Over the past decades, global financial actors have become increasingly dominant in this market. This new vision, referred to as the ‘financialization of real estate investments, is arguably transforming the primary function of a house from a place to live to a commodity for investment and quick profit.

A Structural shift beyond traditional investment is catching up

AIFs are privately pooled reserves investing into listed and unlisted asset classes structured as early-stage start-up funds, late-stage Pre-IPO funds, infrastructure funds, real estate funds, hedge funds and many more as per Sebi’s category I, II & III categories. Category – II is the most significant, comprising almost 80 per cent. This category includes private equity funds, distressed funds and real estate funds.

AIFs have captured the interest of HNI/UHNI investors seeking diversification via alternatives to maximise risk-adjusted returns by partaking in private markets via private equity and debt.

AIFs give a tinge of novelty and innovation to a new class of investors seeking a unique style of offerings and a different approach to the usual system of managing risks and rewards. Driven by the uncertainty and volatility in the domestic equity markets, family offices and high net worth individual (HNI) investors are expanding their investments into avenues that provide better returns on their fixed income portfolios. Another reason is that equity valuations are stretched and close to historic high levels due to the unleashing of liquidity by prominent central bankers worldwide.

AIFs play a pivotal role in the future of real estate investments

There has been a wave of venture capital investments in India for the past few years. The rise in popularity is said to result from HNI investors pursuing less conventional investment routes to grow their capital and the increasing fragmentation of traditional insurance pools. Moreover, Indian businesses draw a lot of foreign investments too. The Government chose to set up a new category of investments that will drive money into socially and economically desirable sectors like real estate. It will be a unique asset class for investors with fewer investment constraints, leading to increased long-term Indian assets.

Investment managers achieve consistent and compelling value propositions for their investors. They bring adequate AIF investment opportunities, manage financial assets and create strategies to accomplish a specified financial goal for investors. From an asset class diversification perspective, private real estate investment managers provide investors with diversification through various standalone investment opportunities.

It would enable HNIs to invest in a manageable and sustained fashion without feeling like they are not part of the real estate investment ecosystem. The investors can start small and spread their investments across different properties.

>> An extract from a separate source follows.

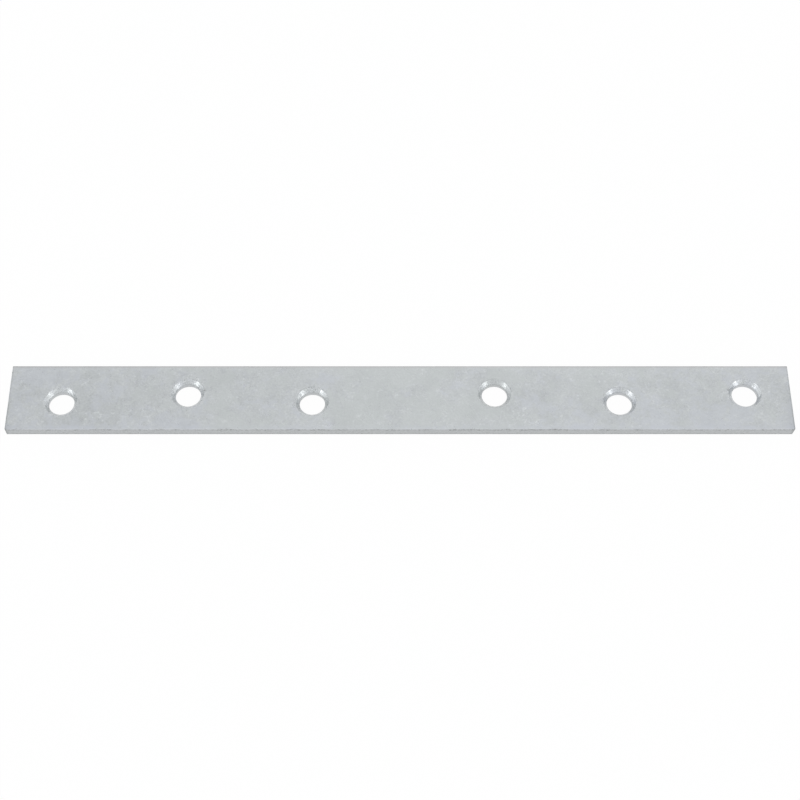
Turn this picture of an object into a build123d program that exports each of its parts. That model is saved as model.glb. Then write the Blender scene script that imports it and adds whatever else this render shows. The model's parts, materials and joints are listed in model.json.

By providing a diverse investment portfolio managed by skilled investment managers, an alternative investment fund lowers the risk profile of real estate as an asset class. As a result, it offers the advantage of a defensive investment option.

Real estate alternative capital funds offer an efficient hedge mechanism through portfolio diversification. Unlike direct investments, alternative investment funds offer a far more comprehensive choice of possibilities because they are a pool of assets. Most of the investment would get allocated to various projects spread across multiple projects in optimal locations.

 

As Inflation disrupts, AIF takes the center stage

Indian AIF industry (alternative investment funds) is currently at Rs 6.4 lakh crore commitments raised as on 31st March 2022 and has grown seven times in the past five years.

Undoubtedly, the AIF’s popularity is growing in India. For the continuous growth of AIFs in India, the Government must accept the industry anticipations of implementing the robust global best practices, support onshore fund management, and unlock the domestic capital pool through sectoral and regulatory support. Investors can enhance diversification and return if AIFs are carefully analyzed and added to the portfolio.

SEBI highly regulates AIFs

India offers a unique combination of a vast market, fast-growing businesses and reasonably strong public markets. Sebi’s AIF Regulations established a regulatory framework that would govern India’s alternative investment fund asset class. The clarity and specificity provided by the AIF Regulations for different pools of capital will help India’s private equity industry to become more mature.

Sebi’s regulatory framework will encourage capital formation and go a long way toward meeting India’s considerable requirements for investment in Real estate. A streamlined, well-regulated Real estate industry will not only strengthen the foundation of private capital in India but also boost investee confidence and eventually increase deal-making opportunities across the board.

Future of AIF in India

AIFs would drive much-needed liquidity into the Indian real estate sector. Aside from the high price that only high net worth individuals (HNIs) and ultra HNIs could afford, the general public had previously been unable to invest in these asset classes due to the dangers, lack of regulation, and lack of liquidity of alternative investments. We have new-age technology-driven platforms offering AIF investment opportunities that can make the process more convenient and transparent. Sebi desires that sophisticated investors understand the underlying risk of such investments and has set the minimum investment limitation to invest in an AIF as one crore.

Given the recent market turbulence, fixed-income alternative assets are a smart choice for everyone’s portfolio. Regulators are assisting in deepening financial markets and protecting investors by adding more clarity to the process. Post the early 90s, access to public stock markets became the capital driver for a considerable part of the population. India is on the verge of an identical opportunity, where participation in alternative ventures will fuel the country’s next wealth-creating boom.